Nonprofit fundraising stewardship means responsible planning and management of resources. How does this relate to accountability?
As managers and executives of nonprofit organizations, you must be good stewards of the public trust. You are responsible for ensuring the resources of your organization are well protected and used efficiently for the organization to fulfill its mission.
Restrictions for the use of government grants continue to rise, along with additional scrutiny from the public with the use of their funds. Most important, you must be certain that you are implementing management practices that will ensure the long-term survival of your organization.
Nonprofit Fundraising Stewardship Compliance
I recently had a spirited discussion with a Board Member of a small nonprofit who insisted that the financial statements of the organization be changed so the Board can understand them. The changes suggested were not in compliance with nonprofit accounting principles and required a substantial reworking of their current financial systems. The main motivation for this change was the Board didn’t understand nonprofit accounting and needed to see the total financial picture of the organization “on one page,” even if key metrics were missing.
I explained the concept of accountability and stewardship of donor funds and how the current financial system is set up properly by tracking unrestricted and temporarily restricted funds and with the segregation of revenue and expenses by functional area. But, the Board still didn’t budge on their demands. Finally, after bringing the auditor in to explain how the changes they wanted would result in extra work by the audit firm to prepare their year end audit and financial statements, resulting in increased audit fees, the Board finally acquiesced on their demands. So now the Board has to learn how to read financial reports that provide them with the relevant content to make better and more informed decisions.
Why You Need It Now More Than Ever
Not only is being accountable of your organization’s financial and program management an absolute necessity, but it is imperative now more than ever. Even small or all-volunteer organizations should put good systems in place that will position the organization to grow without having to endure an overhaul to its financial operations as it grows.
This is why it is important that your board members have appropriate accounting and analytical skills, and fully understands the complexity of nonprofit accounting. This is the first sign that your organization is committed to good stewardship.
Accountability Facilitates Communication
Accountability also means keeping the lines of communication open with your donors and funding sources. According to the IRS “a donor cannot claim a tax deduction for any single contribution of $250 or more unless the donor obtains a contemporaneous, written acknowledgment of the contribution from the recipient organization.” The worst thing you can do as an organization who receives donations is to not acknowledge and thank the donor for the donation, no matter how small.
To be accountable you must have the right systems in place to assist with reporting, tracking, and communications. Annual audits are a must, and being able to give auditors, grantors, and stakeholders a clear trail to verify the accuracy of financial statements and donor intention is critical. As you look for ways to satisfy the demands of outcome measurements, be sure that your accounting system not only tracks and reports outcome measurements on financial statements, but that it can also be used to budget outcome measurements for accurate forecasting.

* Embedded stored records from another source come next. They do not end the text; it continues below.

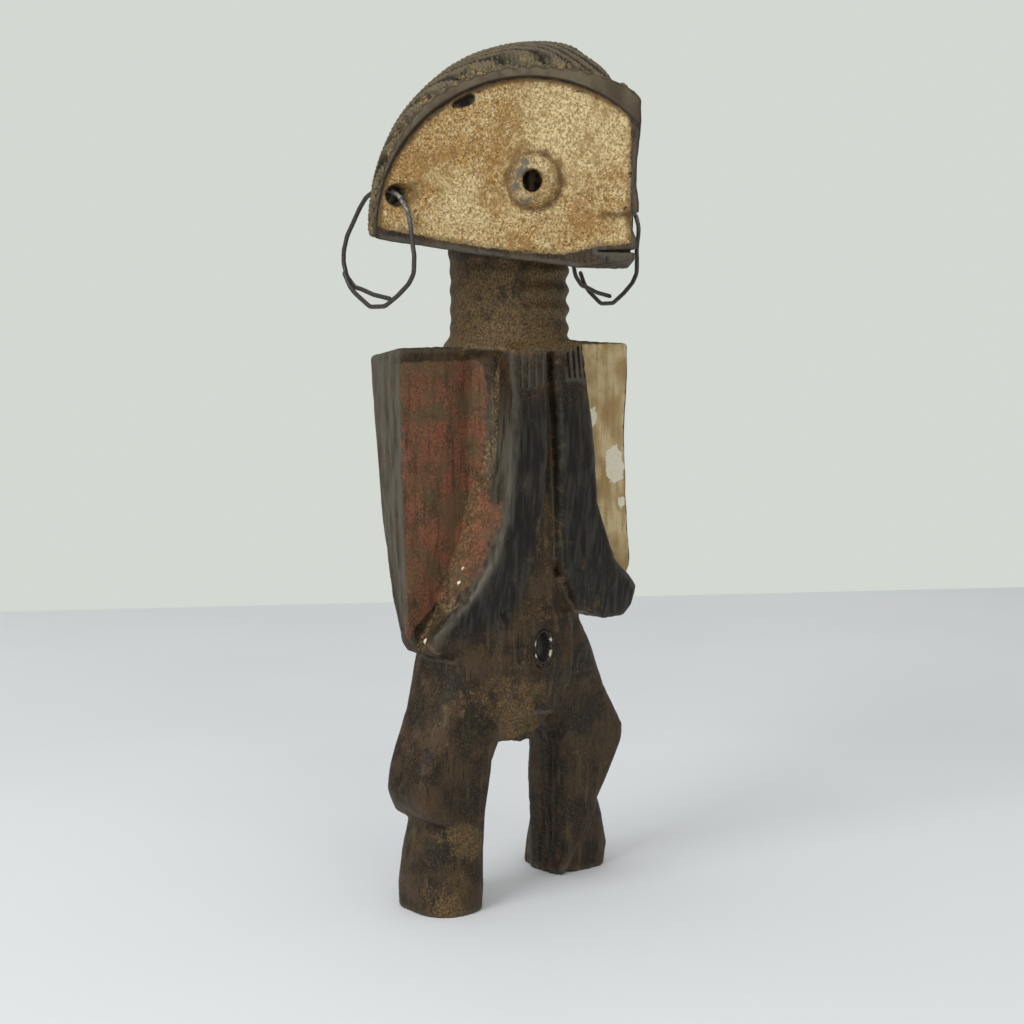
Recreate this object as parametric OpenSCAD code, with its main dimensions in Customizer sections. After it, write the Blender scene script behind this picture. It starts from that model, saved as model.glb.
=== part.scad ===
// Standing carved wooden doll. The figure is cut from one block: a wedge-shaped
// head under a braided cap of hair, a ringed neck, arms folded up to the chest
// and two short bent legs. A cowrie shell sits in a bed of resin in the belly,
// and an open hoop of iron wire hangs through each ear.
// The ground is z = 0, the face looks along -Y, and the figure's left is +X.

/* [Head] */
// Height of the whole figure
figure_h = 381; // [379:1:384]
// Half the width across the ears, and the radius of the head's round top
head_r = 77; // [75:1:79]
// Distance from the neck axis forward to the brow
face_reach = 87; // [84:1:90]
// Distance from the neck axis back to the back of the head
head_back = 35; // [33:1:38]
// Height of the chin
chin_z = 287; // [285:1:289]
// Height of the lower tip of each ear
ear_tip_z = 301; // [299:1:303]
// Radius of the hair's profile from the side
crown_r = 61; // [60:1:62]

/* [Face] */
// Radius of the round upper edge of each painted panel
panel_r = 64.5; // [62:0.5:66]
// Depth of each panel below the headband
panel_depth = 2.3; // [1.5:0.1:3]
// Outer radius of the raised ring round each eye
eye_r = 10.3; // [9:0.1:11]
// Height of the eye ring above the panel
eye_h = 5.5; // [3:0.5:7]
// Radius of the hole in each eye
eye_hole_r = 4.3; // [3:0.1:5]
// Depth of the hole in each eye, from the top of the ring
eye_hole_depth = 14; // [8:1:18]
// Height of the slot cut for the mouth
mouth_h = 1.8; // [1:0.2:3]
// Length of the mouth along each panel
mouth_length = 18; // [12:1:22]

/* [Neck] */
// Radius of the neck between its carved rings
neck_r = 25.5; // [24:0.5:27]
// Number of carved rings round the neck
neck_rings = 4; // [3:1:5]

/* [Body] */
// Height of the shoulders
shoulder_z = 250; // [248:1:253]
// Half the width across the shoulders
shoulder_half = 67; // [65:1:69]
// Radius of the trunk
trunk_r = 26; // [24:1:28]
// Thickness of the shoulder plates
plate_t = 19; // [16:1:21]
// Width of each forearm
forearm_w = 21; // [18:1:22]
// How far the forearms stand in front of the shoulder plates
forearm_rise = 21; // [16:1:24]

/* [Legs] */
// Distance from the centre line to the middle of each foot
foot_x = 44; // [42:1:46]
// Radius of each foot at the ground
foot_r = 18.5; // [17:0.5:19.5]
// Distance by which the right foot stands in front of the left
stride = 13; // [8:1:16]

/* [Ears and hoops] */
// Radius of the hole through each ear
ear_hole_r = 4.6; // [4.5:0.1:5]
// Diameter of the iron wire
wire_d = 2.1; // [1.8:0.1:2.3]
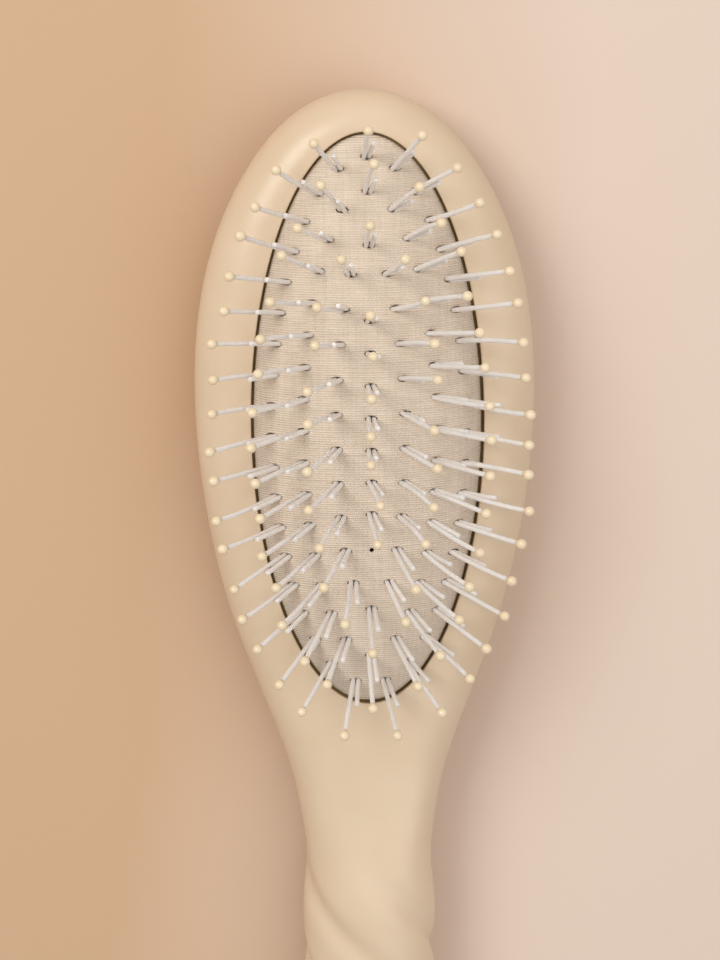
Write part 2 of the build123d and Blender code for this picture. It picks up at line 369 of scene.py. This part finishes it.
def finish_piece(piece, body, material, slot, *nodes):
    """Give a piece its material, the body that it rides on and the CAD nodes that it stands for."""
    piece.data.materials.clear()
    piece.data.materials.append(material)
    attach(piece, body)
    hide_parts(*nodes)


# ---- Body skins: head, neck and twisted handle --------------------------------------------

# Right-hand half of the outline: half width, distance ahead of the cushion's centre.
# Its last two points close the neck inside the handle.
outline_points = [
    (0.0, 63.0),
    (12.4, 58.9),
    (20.2, 51.0),
    (30.2, 29.0),
    (32.8, 2.0),
    (31.0, -18.0),
    (26.9, -37.0),
    (20.2, -56.2),
    (14.4, -74.0),
    (12.2, -90.0),
    (9.0, -100.0),
    (0.0, -106.0),
]
front_rounds = (9.6, 7.0)  # how far the front's rounding reaches in: at the sides, at the tip
back_rounds = (13.0, 10.0)
neck_round_share = 0.72
lobe_count = 4
handle_half_width = 13.2
handle_half_height = 10.9
groove_depth = 0.09  # share of the handle's radius
groove_sharpness = 3.0
twist_rate = 5.0  # degrees for each mm of handle
twist_start = -90.5
twist_ease = 2.0  # mm over which the twist sets in
handle_starts = -76.0
handle_full = -100.0
handle_cap = 9.0
seam_depth = 0.12
lip_round = 0.3
lip_wall = 1.6
shell_wall = 1.7


def closed_spline(points, count):
    """Evenly spaced parameters on the smooth closed curve through the points."""
    knots = np.array(points)
    following = np.roll(knots, -1, axis=0)
    steps = np.linalg.norm(following - knots, axis=1)
    before = np.roll(steps, 1)
    size = len(knots)
    system = np.diag(2 * (before + steps))
    for i in range(size):
        system[i, i - 1] += before[i]
        system[i, (i + 1) % size] += steps[i]
    slopes = (following - knots) / steps[:, None]
    bends = np.linalg.solve(system, 6 * (slopes - np.roll(slopes, 1, axis=0)))
    at = np.linspace(0, steps.sum(), count, endpoint=False)
    starts = np.concatenate([[0], np.cumsum(steps)])
    piece = np.clip(np.searchsorted(starts, at, side="right") - 1, 0, size - 1)
    h = steps[piece][:, None]
    far = (starts[piece + 1] - at)[:, None]
    near = (at - starts[piece])[:, None]
    m0, m1 = bends[piece], bends[(piece + 1) % size]
    p0, p1 = knots[piece], following[piece]
    cubic = (m0 * far**3 + m1 * near**3) / (6 * h)
    return cubic + (p0 / h - m0 * h / 6) * far + (p1 / h - m1 * h / 6) * near


outline = closed_spline(outline_points + [(-x, y) for x, y in reversed(outline_points[1:-1])], 4000)
outline_tangent = np.roll(outline, -1, axis=0) - np.roll(outline, 1, axis=0)
outline_tangent /= np.linalg.norm(outline_tangent, axis=1)[:, None]
right_half = outline[: len(outline) // 2 + 1]


def outline_half_width(y):
    """Half width of the head and neck, from the outline."""
    return np.interp(-y, -right_half[:, 1], np.maximum(right_half[:, 0], 0.0))


def edge_profile(x, y, rounds):
    """Share of the head's depth at points inside the outline: 0 at the edge, 1 past the rounding."""
    side, tip = rounds
    shares = np.zeros(len(x))
    for i, point in enumerate(np.stack([x, y], axis=1)):
        nearest = int(np.argmin(((outline - point) ** 2).sum(1)))
        away = 1e9
        for first in (nearest - 1, nearest):
            a = outline[first]
            run = outline[(first + 1) % len(outline)] - a
            t = np.clip((point - a) @ run / (run @ run), 0, 1)
            away = min(away, np.linalg.norm(point - a - t * run))
        along = outline_tangent[nearest]
        neck = smooth_step(outline[nearest][1], -50.0, -85.0)
        reach = (side * along[1] ** 2 + tip * along[0] ** 2) * (1 - neck * (1 - neck_round_share))
        shares[i] = sqrt(1 - np.clip((reach - away) / reach, 0, 1) ** 2)
    return shares


def handle_point(angle, y):
    """Points on the twisted handle's surface at angles round its axis, at each distance."""
    cap = np.clip((handle_end + handle_cap - y) / handle_cap, 0, 1)
    size = np.sqrt(1 - cap**2)
    past = twist_start - y
    turn = -np.radians(twist_rate) * (past + np.sqrt(past**2 + twist_ease**2)) / 2
    valley = ((1 + np.cos(lobe_count * (angle - turn))) / 2) ** groove_sharpness
    inset = size * (1 - groove_depth * valley)
    return handle_half_width * inset * np.cos(angle), handle_half_height * inset * np.sin(angle)


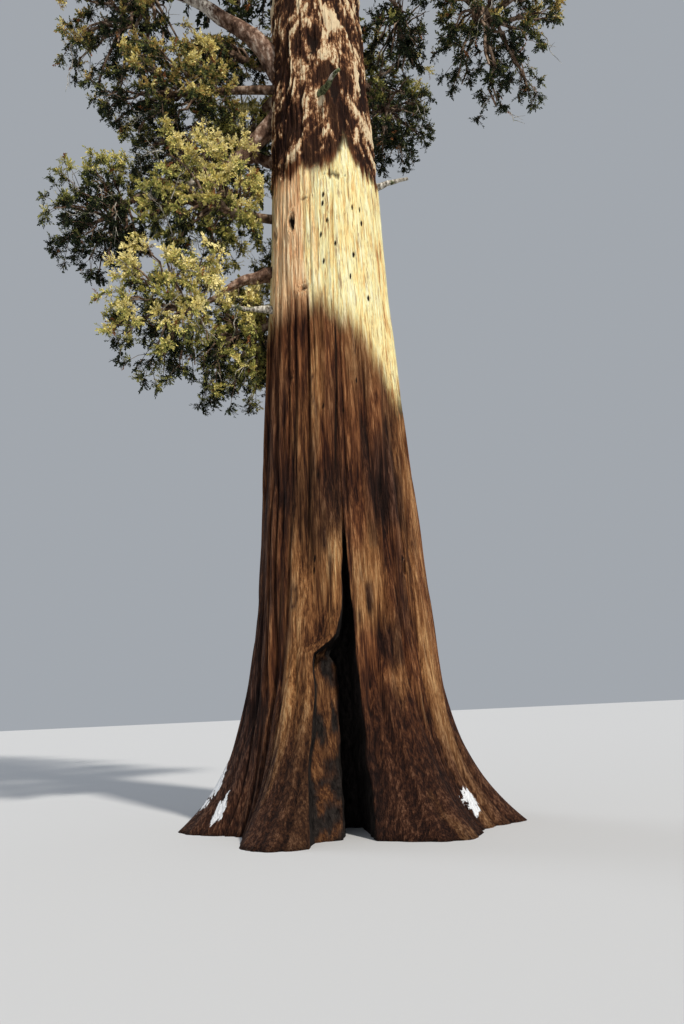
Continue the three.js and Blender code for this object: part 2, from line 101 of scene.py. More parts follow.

Likewise, keeping donor information in a comprehensive system allows for acknowledgment of donations in a timely manner, storage of communication histories, usage of donor profiling, creation of reminders for following-up, and the personalization of communications with the programs and projects that build long term relationships with your donors and cement your organizations standing in your community.
Having the right people in your organization, who are committed to your mission, that have the right tools to demonstrate accountability, transparency, and stewardship will keep your organization’s goals and mission alive and will keep your donors engaged in your cause.